> _REQUIREMENT_: Write out each line of the material again, word for word.
————————
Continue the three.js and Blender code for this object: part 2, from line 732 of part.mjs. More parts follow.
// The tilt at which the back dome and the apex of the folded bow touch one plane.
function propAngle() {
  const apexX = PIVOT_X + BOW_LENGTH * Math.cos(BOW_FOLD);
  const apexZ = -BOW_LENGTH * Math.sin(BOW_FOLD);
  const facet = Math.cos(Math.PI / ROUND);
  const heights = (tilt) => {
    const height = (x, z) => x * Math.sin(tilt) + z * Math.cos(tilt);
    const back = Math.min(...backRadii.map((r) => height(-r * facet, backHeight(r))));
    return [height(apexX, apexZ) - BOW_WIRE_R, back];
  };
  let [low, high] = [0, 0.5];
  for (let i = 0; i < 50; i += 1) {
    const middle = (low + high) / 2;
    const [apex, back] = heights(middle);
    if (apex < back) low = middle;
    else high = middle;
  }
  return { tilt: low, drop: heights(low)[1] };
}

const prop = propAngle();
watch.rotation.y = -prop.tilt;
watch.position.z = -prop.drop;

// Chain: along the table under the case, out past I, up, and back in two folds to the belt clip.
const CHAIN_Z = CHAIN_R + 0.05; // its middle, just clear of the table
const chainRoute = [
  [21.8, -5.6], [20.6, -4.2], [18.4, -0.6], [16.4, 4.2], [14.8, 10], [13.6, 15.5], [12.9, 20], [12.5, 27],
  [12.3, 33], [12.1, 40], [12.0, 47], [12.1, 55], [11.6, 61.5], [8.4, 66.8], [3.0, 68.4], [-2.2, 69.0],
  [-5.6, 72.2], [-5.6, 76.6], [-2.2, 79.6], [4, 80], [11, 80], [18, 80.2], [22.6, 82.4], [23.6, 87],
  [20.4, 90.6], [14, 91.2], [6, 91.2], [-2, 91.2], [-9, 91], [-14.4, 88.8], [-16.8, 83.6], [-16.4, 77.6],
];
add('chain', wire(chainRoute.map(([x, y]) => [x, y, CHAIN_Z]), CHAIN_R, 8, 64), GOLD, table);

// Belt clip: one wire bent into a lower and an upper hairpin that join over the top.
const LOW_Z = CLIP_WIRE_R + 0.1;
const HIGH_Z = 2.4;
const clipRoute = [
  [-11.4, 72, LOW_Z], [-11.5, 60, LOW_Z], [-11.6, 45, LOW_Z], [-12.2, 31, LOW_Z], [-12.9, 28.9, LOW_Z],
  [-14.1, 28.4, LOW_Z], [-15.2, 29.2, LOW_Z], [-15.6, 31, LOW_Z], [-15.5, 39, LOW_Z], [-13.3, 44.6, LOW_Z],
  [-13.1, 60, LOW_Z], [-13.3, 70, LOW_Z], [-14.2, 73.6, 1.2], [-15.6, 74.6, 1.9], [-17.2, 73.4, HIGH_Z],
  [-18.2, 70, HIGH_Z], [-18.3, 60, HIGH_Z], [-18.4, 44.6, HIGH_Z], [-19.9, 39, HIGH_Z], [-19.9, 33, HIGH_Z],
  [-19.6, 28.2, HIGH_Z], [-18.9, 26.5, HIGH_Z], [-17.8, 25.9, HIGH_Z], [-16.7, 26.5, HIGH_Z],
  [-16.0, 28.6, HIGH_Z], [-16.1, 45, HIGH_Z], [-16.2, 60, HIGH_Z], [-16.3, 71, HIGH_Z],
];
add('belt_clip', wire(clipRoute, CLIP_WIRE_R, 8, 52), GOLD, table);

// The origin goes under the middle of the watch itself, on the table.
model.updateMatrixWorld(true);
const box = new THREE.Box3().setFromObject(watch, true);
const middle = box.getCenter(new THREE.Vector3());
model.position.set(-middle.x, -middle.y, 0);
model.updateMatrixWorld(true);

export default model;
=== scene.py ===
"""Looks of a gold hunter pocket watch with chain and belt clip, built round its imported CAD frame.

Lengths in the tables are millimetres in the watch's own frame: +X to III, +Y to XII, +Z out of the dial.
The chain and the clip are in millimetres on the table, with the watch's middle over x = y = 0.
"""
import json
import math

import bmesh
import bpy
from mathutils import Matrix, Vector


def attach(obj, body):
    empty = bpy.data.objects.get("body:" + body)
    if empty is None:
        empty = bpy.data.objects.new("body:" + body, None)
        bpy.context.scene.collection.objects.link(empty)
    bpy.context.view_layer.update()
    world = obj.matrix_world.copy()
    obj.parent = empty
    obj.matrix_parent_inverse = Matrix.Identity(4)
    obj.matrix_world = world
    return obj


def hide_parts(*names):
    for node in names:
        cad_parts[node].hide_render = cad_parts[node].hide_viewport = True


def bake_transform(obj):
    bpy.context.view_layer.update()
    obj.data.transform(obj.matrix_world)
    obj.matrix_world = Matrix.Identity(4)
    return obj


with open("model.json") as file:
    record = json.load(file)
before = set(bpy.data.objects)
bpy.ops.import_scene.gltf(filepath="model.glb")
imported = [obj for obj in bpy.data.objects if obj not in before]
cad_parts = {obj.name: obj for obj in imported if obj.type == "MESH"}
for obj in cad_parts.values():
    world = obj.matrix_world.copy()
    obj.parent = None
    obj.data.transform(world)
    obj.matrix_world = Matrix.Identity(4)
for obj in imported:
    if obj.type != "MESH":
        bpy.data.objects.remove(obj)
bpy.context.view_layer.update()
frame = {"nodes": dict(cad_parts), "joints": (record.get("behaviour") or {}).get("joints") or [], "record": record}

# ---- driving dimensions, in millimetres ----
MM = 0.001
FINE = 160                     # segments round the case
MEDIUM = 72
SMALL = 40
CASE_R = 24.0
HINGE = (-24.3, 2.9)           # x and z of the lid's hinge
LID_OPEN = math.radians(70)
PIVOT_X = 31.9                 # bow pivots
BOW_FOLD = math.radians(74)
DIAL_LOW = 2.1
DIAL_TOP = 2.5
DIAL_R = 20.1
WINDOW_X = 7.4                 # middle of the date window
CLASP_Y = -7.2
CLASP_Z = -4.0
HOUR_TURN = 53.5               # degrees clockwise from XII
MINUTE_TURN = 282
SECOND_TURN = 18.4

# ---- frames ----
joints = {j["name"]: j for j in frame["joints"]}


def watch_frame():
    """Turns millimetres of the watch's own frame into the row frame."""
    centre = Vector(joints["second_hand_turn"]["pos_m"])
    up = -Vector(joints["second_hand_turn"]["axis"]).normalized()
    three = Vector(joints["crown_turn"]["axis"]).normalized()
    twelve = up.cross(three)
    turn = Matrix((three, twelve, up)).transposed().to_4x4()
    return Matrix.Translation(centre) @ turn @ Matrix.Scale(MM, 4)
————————
> _PROBLEM SOLUTION_:
Continue the three.js and Blender code for this object: part 2, from line 732 of part.mjs. More parts follow.
// The tilt at which the back dome and the apex of the folded bow touch one plane.
function propAngle() {
  const apexX = PIVOT_X + BOW_LENGTH * Math.cos(BOW_FOLD);
  const apexZ = -BOW_LENGTH * Math.sin(BOW_FOLD);
  const facet = Math.cos(Math.PI / ROUND);
  const heights = (tilt) => {
    const height = (x, z) => x * Math.sin(tilt) + z * Math.cos(tilt);
    const back = Math.min(...backRadii.map((r) => height(-r * facet, backHeight(r))));
    return [height(apexX, apexZ) - BOW_WIRE_R, back];
  };
  let [low, high] = [0, 0.5];
  for (let i = 0; i < 50; i += 1) {
    const middle = (low + high) / 2;
    const [apex, back] = heights(middle);
    if (apex < back) low = middle;
    else high = middle;
  }
  return { tilt: low, drop: heights(low)[1] };
}

const prop = propAngle();
watch.rotation.y = -prop.tilt;
watch.position.z = -prop.drop;

// Chain: along the table under the case, out past I, up, and back in two folds to the belt clip.
const CHAIN_Z = CHAIN_R + 0.05; // its middle, just clear of the table
const chainRoute = [
  [21.8, -5.6], [20.6, -4.2], [18.4, -0.6], [16.4, 4.2], [14.8, 10], [13.6, 15.5], [12.9, 20], [12.5, 27],
  [12.3, 33], [12.1, 40], [12.0, 47], [12.1, 55], [11.6, 61.5], [8.4, 66.8], [3.0, 68.4], [-2.2, 69.0],
  [-5.6, 72.2], [-5.6, 76.6], [-2.2, 79.6], [4, 80], [11, 80], [18, 80.2], [22.6, 82.4], [23.6, 87],
  [20.4, 90.6], [14, 91.2], [6, 91.2], [-2, 91.2], [-9, 91], [-14.4, 88.8], [-16.8, 83.6], [-16.4, 77.6],
];
add('chain', wire(chainRoute.map(([x, y]) => [x, y, CHAIN_Z]), CHAIN_R, 8, 64), GOLD, table);

// Belt clip: one wire bent into a lower and an upper hairpin that join over the top.
const LOW_Z = CLIP_WIRE_R + 0.1;
const HIGH_Z = 2.4;
const clipRoute = [
  [-11.4, 72, LOW_Z], [-11.5, 60, LOW_Z], [-11.6, 45, LOW_Z], [-12.2, 31, LOW_Z], [-12.9, 28.9, LOW_Z],
  [-14.1, 28.4, LOW_Z], [-15.2, 29.2, LOW_Z], [-15.6, 31, LOW_Z], [-15.5, 39, LOW_Z], [-13.3, 44.6, LOW_Z],
  [-13.1, 60, LOW_Z], [-13.3, 70, LOW_Z], [-14.2, 73.6, 1.2], [-15.6, 74.6, 1.9], [-17.2, 73.4, HIGH_Z],
  [-18.2, 70, HIGH_Z], [-18.3, 60, HIGH_Z], [-18.4, 44.6, HIGH_Z], [-19.9, 39, HIGH_Z], [-19.9, 33, HIGH_Z],
  [-19.6, 28.2, HIGH_Z], [-18.9, 26.5, HIGH_Z], [-17.8, 25.9, HIGH_Z], [-16.7, 26.5, HIGH_Z],
  [-16.0, 28.6, HIGH_Z], [-16.1, 45, HIGH_Z], [-16.2, 60, HIGH_Z], [-16.3, 71, HIGH_Z],
];
add('belt_clip', wire(clipRoute, CLIP_WIRE_R, 8, 52), GOLD, table);

// The origin goes under the middle of the watch itself, on the table.
model.updateMatrixWorld(true);
const box = new THREE.Box3().setFromObject(watch, true);
const middle = box.getCenter(new THREE.Vector3());
model.position.set(-middle.x, -middle.y, 0);
model.updateMatrixWorld(true);

export default model;
=== scene.py ===
"""Looks of a gold hunter pocket watch with chain and belt clip, built round its imported CAD frame.

Lengths in the tables are millimetres in the watch's own frame: +X to III, +Y to XII, +Z out of the dial.
The chain and the clip are in millimetres on the table, with the watch's middle over x = y = 0.
"""
import json
import math

import bmesh
import bpy
from mathutils import Matrix, Vector


def attach(obj, body):
    empty = bpy.data.objects.get("body:" + body)
    if empty is None:
        empty = bpy.data.objects.new("body:" + body, None)
        bpy.context.scene.collection.objects.link(empty)
    bpy.context.view_layer.update()
    world = obj.matrix_world.copy()
    obj.parent = empty
    obj.matrix_parent_inverse = Matrix.Identity(4)
    obj.matrix_world = world
    return obj


def hide_parts(*names):
    for node in names:
        cad_parts[node].hide_render = cad_parts[node].hide_viewport = True


def bake_transform(obj):
    bpy.context.view_layer.update()
    obj.data.transform(obj.matrix_world)
    obj.matrix_world = Matrix.Identity(4)
    return obj


with open("model.json") as file:
    record = json.load(file)
before = set(bpy.data.objects)
bpy.ops.import_scene.gltf(filepath="model.glb")
imported = [obj for obj in bpy.data.objects if obj not in before]
cad_parts = {obj.name: obj for obj in imported if obj.type == "MESH"}
for obj in cad_parts.values():
    world = obj.matrix_world.copy()
    obj.parent = None
    obj.data.transform(world)
    obj.matrix_world = Matrix.Identity(4)
for obj in imported:
    if obj.type != "MESH":
        bpy.data.objects.remove(obj)
bpy.context.view_layer.update()
frame = {"nodes": dict(cad_parts), "joints": (record.get("behaviour") or {}).get("joints") or [], "record": record}

# ---- driving dimensions, in millimetres ----
MM = 0.001
FINE = 160                     # segments round the case
MEDIUM = 72
SMALL = 40
CASE_R = 24.0
HINGE = (-24.3, 2.9)           # x and z of the lid's hinge
LID_OPEN = math.radians(70)
PIVOT_X = 31.9                 # bow pivots
BOW_FOLD = math.radians(74)
DIAL_LOW = 2.1
DIAL_TOP = 2.5
DIAL_R = 20.1
WINDOW_X = 7.4                 # middle of the date window
CLASP_Y = -7.2
CLASP_Z = -4.0
HOUR_TURN = 53.5               # degrees clockwise from XII
MINUTE_TURN = 282
SECOND_TURN = 18.4

# ---- frames ----
joints = {j["name"]: j for j in frame["joints"]}


def watch_frame():
    """Turns millimetres of the watch's own frame into the row frame."""
    centre = Vector(joints["second_hand_turn"]["pos_m"])
    up = -Vector(joints["second_hand_turn"]["axis"]).normalized()
    three = Vector(joints["crown_turn"]["axis"]).normalized()
    twelve = up.cross(three)
    turn = Matrix((three, twelve, up)).transposed().to_4x4()
    return Matrix.Translation(centre) @ turn @ Matrix.Scale(MM, 4)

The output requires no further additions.